Now we might ask but what about the whole “they shall be like a gentile or tax collector to you.” Doesn’t that imperative give us the right to cut people off? NO. It means that we are to struggle all the more to bring back the one who has gone astray.
Gentiles and tax collectors were not ignored by the church community, but sought after for the sake of bringing all into the unity of the kingdom of God.

The last few verses of our text in Matthew tell us that how we treat our neighbor, Christian or not, has spiritual ramifications. If we bind ourselves to one another here on earth we bind ourselves spiritually, but if we cut one another off then we remain spiritually divided.

But Jesus promises that the power of his presence is known only in our coming together.

So let us pray the presence of Christ on earth through our actions, in the way we love one another. Let us participate in God’s life giving mission by stepping up to our responsibility for one another. For when we separate our selves from one another we say, “God I don’t want the responsibility you’ve given me.” Even more we are denying the presence of Jesus.

Sister’s and brothers I go to Japan because the Church in Japan has decided to partner with the Church here in the US to usher the presence of Christ into these two countries.

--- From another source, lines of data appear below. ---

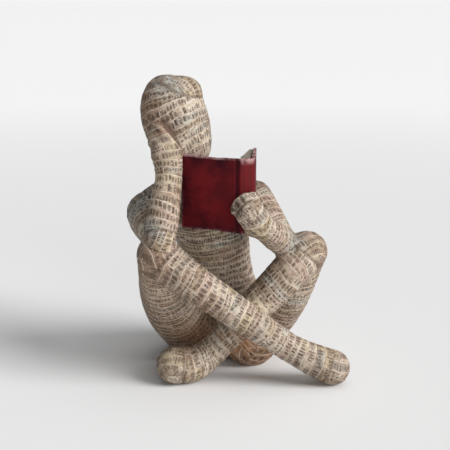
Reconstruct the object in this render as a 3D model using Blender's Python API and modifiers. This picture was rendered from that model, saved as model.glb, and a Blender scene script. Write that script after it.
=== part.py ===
"""A seated figure that reads a small open book, cast in resin.

Lengths are in metres. The figure's pose and proportions are shares of its height,
measured from a point on the ground: X to the viewer's right, Y away, Z up.
"""
import math
from collections import namedtuple

import bmesh
import bpy
from mathutils import Matrix, Vector

# Figure
FIGURE_HEIGHT = 0.150
FIGURE_COLOUR = (0.46, 0.37, 0.27)
FIGURE_ROUGHNESS = 0.75

# The figure's skin: the grid that fuses its forms, how it is softened, and the share of facets kept
SURFACE_STEP = 0.0055 * FIGURE_HEIGHT
SOFTENING = 0.5
SMOOTH_PASSES = 14
TRIANGLES_KEPT = 0.041

# Facets of the forms before they are fused
LIMB_STEPS = 8
LIMB_EDGE_STEPS = 5
ROUND_SIDES = 24
BALL_RINGS = 16
WELD_DISTANCE = 0.000002

# Book
BOOK_HEIGHT = 0.0364
BOARD_WIDTH = 0.0299
BOARD_THICKNESS = 0.0015
SPINE_WIDTH = 0.0075
SPINE_THICKNESS = 0.0014
HINGE_WIDTH = 0.0014
EDGE_ROUNDING = 0.0004
EDGE_ROUNDING_STEPS = 2
PAGE_INSET = 0.0007
FORE_EDGE_INSET = 0.0012
LEFT_LEAVES = 0.0009
RIGHT_LEAVES = 0.0046
RIGHT_LEAVES_AT_EDGE = 0.0018
GUTTER_DEPTH = 0.0105
LEFT_GUTTER_DEPTH = 0.0035
UNION_DEPTH = 0.0003
LEFT_BOARD_ANGLE = math.radians(155.5)
SPINE_ANGLE = math.radians(16)
RIGHT_BOARD_ANGLE = math.radians(87)
BOOK_COLOUR = (0.16, 0.012, 0.014)
BOOK_ROUGHNESS = 0.6

# The book is glued into the hand with this gap all round
GLUE_GAP = 0.0003

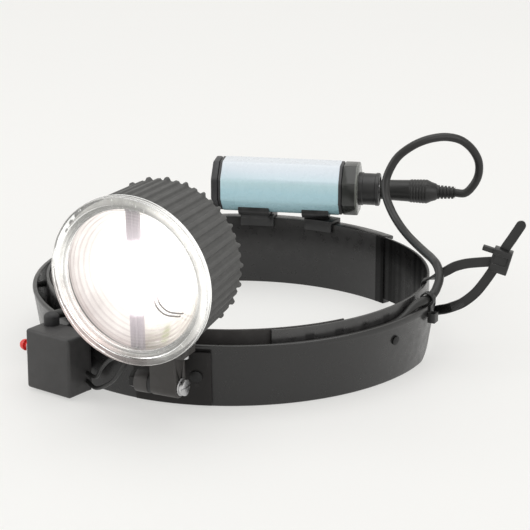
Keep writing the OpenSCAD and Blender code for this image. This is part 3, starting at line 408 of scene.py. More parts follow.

As an English teacher I will be chipping away at my debt of love by providing access to jobs, education, and in many ways access to the world for those wanting to learn the language.

In this global world the English language is becoming the key to success as medical equipment instructions are written in English, some of the best schools teach using the English language and interaction with people of other cultures is becoming more and more of a daily reality. Because of these things teaching English is in effect offering the world to people in Japan.

By teaching English I am also witnessing the gospel of Jesus Christ which says, “if you have two cloaks and your brother or sister has none share with that one.” I am witnessing through my presence as a teacher and through my presence as a friend. For some I will be the only Jesus they’ve ever known. God has seen fit to entrust me with the people of Japan not because I am worthy, but because God is gracious.

While my term in Japan is only 2 ½ years the call to fulfill my debt of love remains for the rest of my life. There will be people I encounter on this side of the ocean or another who need Christ and I pray that I am able to present Christ to them.

As we prepare our hearts to come to the Lord’s table let us pray for the unity of the Church, for unity and reconciliation within our own lives, and to all who are ready to accept the responsibility God has given let us pray simply “here I am, Lord, send me.”